### Required work
Only the lines from the one containing "make_face()" down to the one containing "from mathutils import Matrix, Vector", inclusive, are to be quoted exactly.
** Begin **
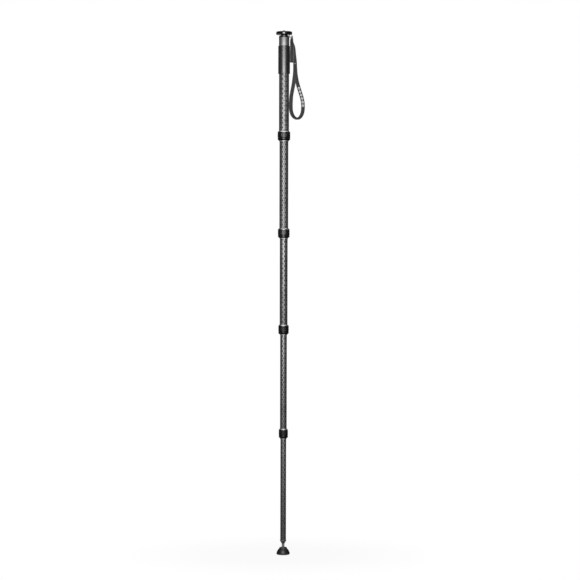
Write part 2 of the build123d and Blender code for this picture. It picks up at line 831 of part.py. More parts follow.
# Rubber foot moulded round the core: flat sole with a groove, bulging edge, domed top
sole_radius = foot_radius * foot_sole_share
with BuildPart() as foot_pad:
    with BuildSketch(Plane.XZ):
        with BuildLine():
            Polyline((0, core_bottom), (0, 0), (sole_radius, 0))
            ThreePointArc(
                (sole_radius, 0),
                (foot_radius * foot_bulge_share, core_top * foot_bulge_height_share),
                (foot_radius, core_top * foot_widest_share),
            )
            ThreePointArc(
                (foot_radius, core_top * foot_widest_share),
                (foot_radius * foot_dome_share, core_top * foot_dome_height_share),
                (foot_rubber_top_radius, core_top),
            )
            Polyline(
                (foot_rubber_top_radius, core_top),
                (core_radius, core_top),
                (core_radius, core_bottom),
                (0, core_bottom),
            )
        make_face()
    revolve(axis=Axis.Z)
    with BuildSketch(Plane.XY):
        Circle(sole_groove_radius + sole_groove_width / 2)
        Circle(sole_groove_radius - sole_groove_width / 2, mode=Mode.SUBTRACT)
    extrude(amount=sole_groove_depth, mode=Mode.SUBTRACT)
keep(foot_pad, "foot_pad")
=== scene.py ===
# Camera monopod of five carbon tubes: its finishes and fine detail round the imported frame.
# Metres, +Z up. The front looks along -Y, and the wrist strap hangs on the +X side.
import json
from math import asin, cos, degrees, pi, radians, sin, tan

import bmesh
import bpy
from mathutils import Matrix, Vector


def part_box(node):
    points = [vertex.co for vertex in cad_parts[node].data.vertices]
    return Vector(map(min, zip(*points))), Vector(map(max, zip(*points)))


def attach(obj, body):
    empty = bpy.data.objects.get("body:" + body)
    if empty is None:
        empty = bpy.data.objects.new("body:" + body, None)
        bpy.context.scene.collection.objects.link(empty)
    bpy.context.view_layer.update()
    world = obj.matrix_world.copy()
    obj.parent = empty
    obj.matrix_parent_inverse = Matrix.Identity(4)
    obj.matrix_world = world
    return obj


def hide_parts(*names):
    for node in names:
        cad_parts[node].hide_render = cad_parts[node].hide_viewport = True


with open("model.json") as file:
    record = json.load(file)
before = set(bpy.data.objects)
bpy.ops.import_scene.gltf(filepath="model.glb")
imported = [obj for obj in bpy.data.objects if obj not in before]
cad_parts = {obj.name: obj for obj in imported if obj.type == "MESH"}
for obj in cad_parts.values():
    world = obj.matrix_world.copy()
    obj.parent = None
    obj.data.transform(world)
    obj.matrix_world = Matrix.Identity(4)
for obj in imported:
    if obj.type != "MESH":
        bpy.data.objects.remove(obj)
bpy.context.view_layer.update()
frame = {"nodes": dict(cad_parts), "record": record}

MM = 0.001
FULL_TURN = 2 * pi
AXIS = Vector((0, 0, 1))

# Fits and walls of the turned pieces, as the frame has them
running_fit = 0.06 * MM
wiper_fit = 0.1 * MM
free_gap = 0.3 * MM
tube_walls = [wall * MM for wall in (1.4, 1.1, 1.2, 1.0, 1.1)]
tube_end_ease = 0.2 * MM
pin_hole_radius = 1.56 * MM
cut_over = 1.0 * MM  # how far a cutter reaches past the piece

# Fineness of the meshes
tube_turns = 112  # facets round a turned piece
wide_turns = 144  # facets round the platform and the foot
screw_turns = 40
set_screw_turns = 32
stud_turns = 64
ball_turns = 72
ball_arc_steps = 28
foot_arc_steps = 10
edge_steps = 4  # facets round an eased edge
ring_edge_steps = 3
thread_steps = 40  # along each turn of a screw thread
axis_reach = 0.06 * MM  # points closer to the axis than this lie on it
merge_distance = 0.006 * MM
sharp_angle = radians(32)
flat_angle = radians(2)  # faces that meet flatter than this are made one
corner_angle = radians(50)  # the ring's corners sharper than this are eased

# Weave of the braid
braid_width = 7.2 * MM  # one diamond, round the tube
braid_length = 16 * MM  # one diamond, along the tube
braid_lean = 0.1  # how far a tow's sheen leans to its own side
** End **
### Correct answer
        make_face()
    revolve(axis=Axis.Z)
    with BuildSketch(Plane.XY):
        Circle(sole_groove_radius + sole_groove_width / 2)
        Circle(sole_groove_radius - sole_groove_width / 2, mode=Mode.SUBTRACT)
    extrude(amount=sole_groove_depth, mode=Mode.SUBTRACT)
keep(foot_pad, "foot_pad")
=== scene.py ===
# Camera monopod of five carbon tubes: its finishes and fine detail round the imported frame.
# Metres, +Z up. The front looks along -Y, and the wrist strap hangs on the +X side.
import json
from math import asin, cos, degrees, pi, radians, sin, tan

import bmesh
import bpy
from mathutils import Matrix, Vector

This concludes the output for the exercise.